Il soggetto, già interpretato come il Martirio di Ignazio di Antiochia, è stato riconosciuto nel più comune Martirio di San Gennaro, gettato in mezzo alle fiere prima di essere decapitato. L’opera è stilisticamente affine ai modi di Francesco Fracanzano, probabilmente riconducibile al suo ambito, e risente delle tele con storie di San Gregorio Armeno nell’omonima chiesa a Napoli dipinte dall’artista pugliese nel 1635. Il San Gennaro è quindi databile posteriormente a tale anno.
‘800 (con kymation) cm. 123,5 x 145,5 x 10
Acquisto del principe Camillo Borghese da Ignazio Grossi, 1818; Inventario Fidecommissario Borghese 1833, p. 14, n. 58. Acquisto dello Stato, 1902.

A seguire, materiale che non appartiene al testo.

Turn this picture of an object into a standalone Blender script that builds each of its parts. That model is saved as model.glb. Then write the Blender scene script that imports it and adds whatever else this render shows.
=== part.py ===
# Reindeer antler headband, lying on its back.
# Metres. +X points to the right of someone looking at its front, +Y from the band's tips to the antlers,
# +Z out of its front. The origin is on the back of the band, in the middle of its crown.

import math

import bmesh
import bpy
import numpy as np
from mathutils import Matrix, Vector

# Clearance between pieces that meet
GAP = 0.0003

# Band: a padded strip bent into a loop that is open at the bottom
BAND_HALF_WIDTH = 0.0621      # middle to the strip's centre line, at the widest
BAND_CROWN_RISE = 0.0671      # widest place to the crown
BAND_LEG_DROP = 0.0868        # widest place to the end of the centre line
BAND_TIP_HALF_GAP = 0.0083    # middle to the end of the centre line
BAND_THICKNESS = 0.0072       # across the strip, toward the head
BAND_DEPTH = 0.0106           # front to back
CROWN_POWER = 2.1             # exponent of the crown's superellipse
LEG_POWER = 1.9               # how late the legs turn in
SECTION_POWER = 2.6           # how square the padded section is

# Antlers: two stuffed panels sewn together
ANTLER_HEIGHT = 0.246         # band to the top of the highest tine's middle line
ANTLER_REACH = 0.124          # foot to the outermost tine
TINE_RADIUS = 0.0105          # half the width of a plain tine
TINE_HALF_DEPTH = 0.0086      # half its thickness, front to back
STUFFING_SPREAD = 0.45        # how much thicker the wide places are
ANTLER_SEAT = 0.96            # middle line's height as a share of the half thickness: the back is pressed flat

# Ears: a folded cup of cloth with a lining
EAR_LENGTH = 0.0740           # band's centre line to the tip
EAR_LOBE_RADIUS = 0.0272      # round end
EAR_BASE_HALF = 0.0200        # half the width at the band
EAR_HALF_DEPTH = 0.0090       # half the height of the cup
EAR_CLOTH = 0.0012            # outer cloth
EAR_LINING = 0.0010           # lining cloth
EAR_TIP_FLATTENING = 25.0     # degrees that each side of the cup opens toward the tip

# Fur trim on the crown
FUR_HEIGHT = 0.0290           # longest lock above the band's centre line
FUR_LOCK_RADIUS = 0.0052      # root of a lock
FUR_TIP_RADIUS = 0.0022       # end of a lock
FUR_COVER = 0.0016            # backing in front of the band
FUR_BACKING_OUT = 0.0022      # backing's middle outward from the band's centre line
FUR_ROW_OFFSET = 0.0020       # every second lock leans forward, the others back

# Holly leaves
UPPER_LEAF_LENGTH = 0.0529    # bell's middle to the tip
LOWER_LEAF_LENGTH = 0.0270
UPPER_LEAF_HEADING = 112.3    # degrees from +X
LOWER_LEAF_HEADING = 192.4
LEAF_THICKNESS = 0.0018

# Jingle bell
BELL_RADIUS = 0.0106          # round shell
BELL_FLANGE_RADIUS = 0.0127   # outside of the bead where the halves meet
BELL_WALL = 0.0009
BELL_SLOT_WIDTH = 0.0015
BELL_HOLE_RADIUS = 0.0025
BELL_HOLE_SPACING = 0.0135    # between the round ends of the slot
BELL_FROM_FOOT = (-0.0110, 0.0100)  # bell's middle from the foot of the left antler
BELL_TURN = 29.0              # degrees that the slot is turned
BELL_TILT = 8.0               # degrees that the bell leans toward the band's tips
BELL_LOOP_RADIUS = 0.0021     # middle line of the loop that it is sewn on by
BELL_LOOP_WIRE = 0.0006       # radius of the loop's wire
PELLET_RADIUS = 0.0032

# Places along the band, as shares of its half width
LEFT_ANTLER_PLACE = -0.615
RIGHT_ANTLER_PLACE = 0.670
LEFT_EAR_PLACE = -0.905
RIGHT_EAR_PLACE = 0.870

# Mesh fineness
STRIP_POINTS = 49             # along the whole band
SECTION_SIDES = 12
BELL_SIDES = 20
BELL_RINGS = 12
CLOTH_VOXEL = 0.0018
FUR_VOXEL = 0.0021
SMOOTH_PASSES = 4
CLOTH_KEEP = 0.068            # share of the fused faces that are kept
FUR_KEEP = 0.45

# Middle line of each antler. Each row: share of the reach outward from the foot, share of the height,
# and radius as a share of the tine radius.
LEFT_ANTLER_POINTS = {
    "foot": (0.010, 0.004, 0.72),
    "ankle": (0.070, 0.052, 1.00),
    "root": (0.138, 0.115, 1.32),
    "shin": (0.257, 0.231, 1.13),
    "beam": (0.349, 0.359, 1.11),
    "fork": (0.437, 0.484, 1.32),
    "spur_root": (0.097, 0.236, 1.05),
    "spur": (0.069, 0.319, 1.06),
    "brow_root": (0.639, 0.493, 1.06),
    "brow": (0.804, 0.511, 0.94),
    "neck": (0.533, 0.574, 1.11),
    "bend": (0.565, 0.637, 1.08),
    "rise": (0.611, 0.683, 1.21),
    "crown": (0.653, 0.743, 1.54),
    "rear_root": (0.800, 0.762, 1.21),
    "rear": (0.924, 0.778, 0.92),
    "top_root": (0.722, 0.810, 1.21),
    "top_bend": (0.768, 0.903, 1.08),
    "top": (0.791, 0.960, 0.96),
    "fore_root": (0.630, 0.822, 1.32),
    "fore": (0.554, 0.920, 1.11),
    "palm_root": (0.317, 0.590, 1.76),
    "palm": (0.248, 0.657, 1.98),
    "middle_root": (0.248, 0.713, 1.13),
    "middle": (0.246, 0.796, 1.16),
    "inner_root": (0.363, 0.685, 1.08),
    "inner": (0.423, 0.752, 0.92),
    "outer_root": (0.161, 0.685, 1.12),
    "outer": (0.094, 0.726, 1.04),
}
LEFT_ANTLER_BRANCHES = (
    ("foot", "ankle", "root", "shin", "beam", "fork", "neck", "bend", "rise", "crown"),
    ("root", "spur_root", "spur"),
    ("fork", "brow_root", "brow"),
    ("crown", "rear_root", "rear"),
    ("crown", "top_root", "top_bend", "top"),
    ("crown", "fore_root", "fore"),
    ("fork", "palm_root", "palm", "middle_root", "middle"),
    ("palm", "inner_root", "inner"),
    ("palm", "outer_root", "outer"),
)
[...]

Il dipinto fa parte di un lotto di cinque opere acquistate da Camillo Borghese presso Ignazio Grossi nel 1818. Nella relativa ricevuta di pagamento la tela è descritta come “Ignazio Vescovo investito da due leoni”, di mano dello Spagnoletto (Jusepe de Ribera; doc. cit. in Della Pergola 1959, p. 226, n. 100). Pochi anni dopo, il quadro è catalogato nell’Inventario fidecommissario (1833) con la seguente descrizione: “Martirio di Sant’Ignazio, di Luca Giordani, largo palmi 5, oncie 5; alto palmi 4, oncie 5”. L’attribuzione a Giordano viene mantenuta da Piancastelli (1891, p. 375) e Venturi (1893, p. 171), mentre Longhi (1928, p. 211) individua nell’opera delle relazioni con la pittura di Agostino Beltrano e del pugliese Cesare Fracanzano. Quest’ultimo nome è accolto con favore da De Rinaldis (1939, p. 37) e Della Pergola (1955, pp. 88-89, n. 158), e lo si ritrova anche nel più recente catalogo della Galleria Borghese redatto da Herrmann Fiore (2006, p. 115).

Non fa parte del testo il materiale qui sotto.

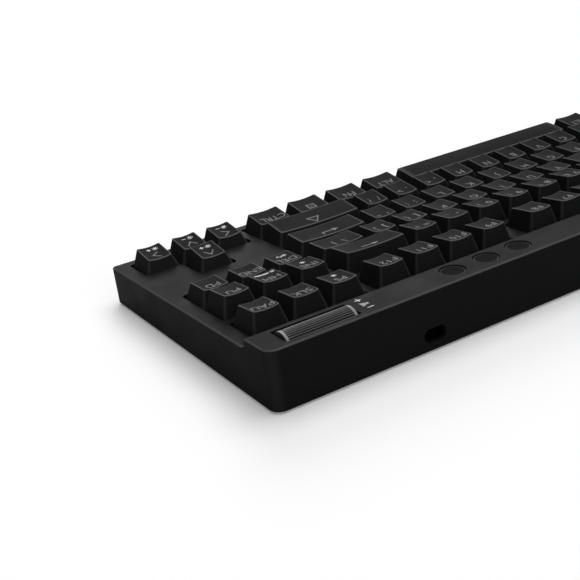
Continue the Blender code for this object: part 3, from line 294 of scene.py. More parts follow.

Il soggetto, già riferito al martirio di Sant’Ignazio di Antiochia, è stato interpretato più convincentemente da Ferdinando Bologna (1955, pp. 55-56, nota 1; Id. 1958, pp. 126-127, nota 19) come il martirio di San Gennaro, gettato in mezzo alle fiere prima di essere decapitato, tema più comune rispetto al primo. Lo studioso inserisce il dipinto in un gruppo di opere databili agli anni Quaranta del Seicento facenti capo al Cristo nell’orto degli Ulivi del Duomo di Pozzuoli, che lui stesso riferisce ad un anonimo artista nell’ambito di Francesco Fracanzano, fratello del già citato Cesare e, come lui, trasferitosi dalla Puglia a Napoli, dove frequenta la bottega del Ribera (Schiattarella 1984, I, pp. 143-146). L’ipotesi avanzata da Bologna di isolare un nucleo di opere tra le numerose già accostate o inserite nel corpus di Francesco, come appunto il Cristo di Pozzuoli, e di ricondurle ad altra mano (comprendendovi anche il San Gennaro Borghese), viene ripresa da Stefano Causa (1972, p. 934), il quale tuttavia non avanza alcuna proposta identificativa sull’anonimo maestro. La possibilità che si tratti di Michelangelo Fracanzano, figlio di Francesco e anch’egli pittore, come proposto in un primo momento da Bologna, è ben presto smentita dallo stesso studioso per motivi di incongruenza cronologica (Bologna 1958, p. 127; Causa, cit.).
Successivamente, Novelli Radice (1980, p. 193) riconduce il dipinto Borghese al pittore napoletano Nunzio Rossi (si veda anche Brejon de Lavergnée 1983, p. 272, n. 75), la cui data di nascita attestata dalle fonti al 1626 è tuttavia troppo tarda rispetto all’esecuzione dell’opera, collocabile tra il quarto e il quinto decennio del secolo. Il dipinto, come anticipato, è stato messo in relazione al Cristo di Pozzuoli, databile alla metà degli anni Quaranta (Bologna 1955, cit.; Id. 1958, cit.), e risente delle tele con storie di San Gregorio Armeno nell’omonima chiesa a Napoli, realizzate da Francesco Fracanzano nel 1635 e considerate i suoi capolavori. Il San Gennaro è quindi da ritenersi eseguito nell’intervallo di tempo intercorso tra queste opere (Bologna 1958, cit.; Schiattarella, cit.; Guarino 1992, p. 41).